I went to PayPal and discovered two illicit transactions in euros to RapidShare. On my online banking site, I found a charge from Yahoo Small Business Hosting. Crap! The guy had changed my email address to a Yahoo one (the same one, incidentally, used to register a domain and set up hosting) and I promptly changed my password. I completed the PayPal dispute form.

I went to Yahoo and tried to login for the guy (hoping he had used my compromised password—a guy can dream, y'know). From my attempt to reset his password, I determined that he had my debit card number! I reported the card stolen and I think all of his attack vectors are closed off. I had only used my PayPal password once before with a wholly unrelated email address so I'm not worried about him ruining my online life.

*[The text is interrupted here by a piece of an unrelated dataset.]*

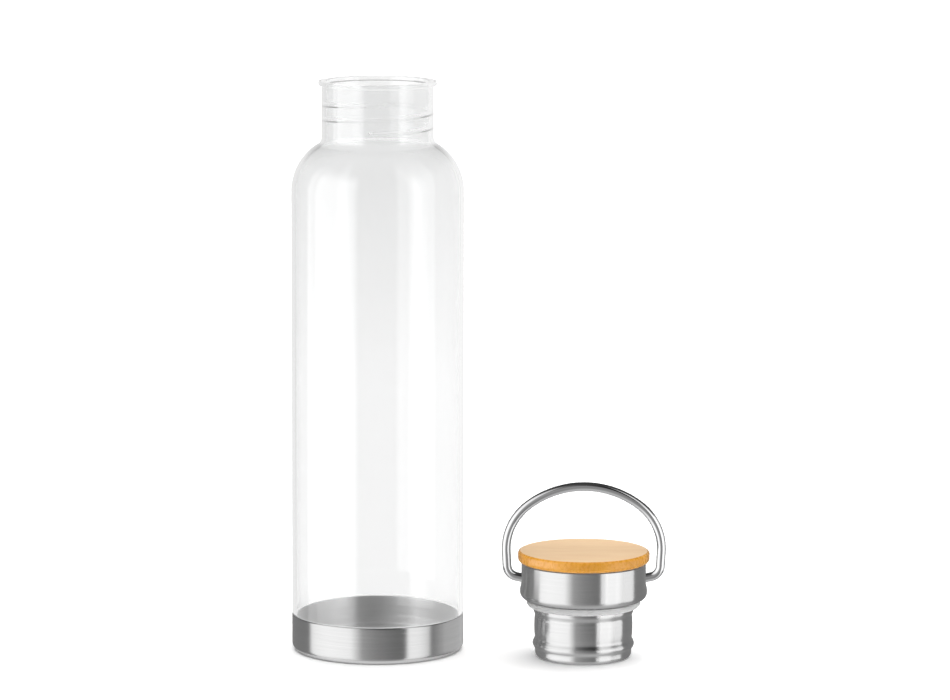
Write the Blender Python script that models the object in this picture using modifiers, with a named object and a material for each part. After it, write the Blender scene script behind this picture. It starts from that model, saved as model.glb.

Sandi and I were trying to think of how we got compromised. It seems like a textbook case of phishing, but Sandi is pretty aware of that and her computer has nothing stored in Keychain for that PayPal account. I'm very aware of phishing and I haven't been to PayPal in a very long time. What's particularly confounding is the Yahoo account, which was definitely established with a credit card number and not through PayPal. Very strange, but all is being resolved now.

The moral of this story is to balance your account regularly—I last did it on February 8th. If I had waited longer, there's no telling how much more damage this a-hole could have done. I'm truly surprised at how little he did—maybe he's a slacker—so I guess I lucked out by not being violated by someone with ambition and drive.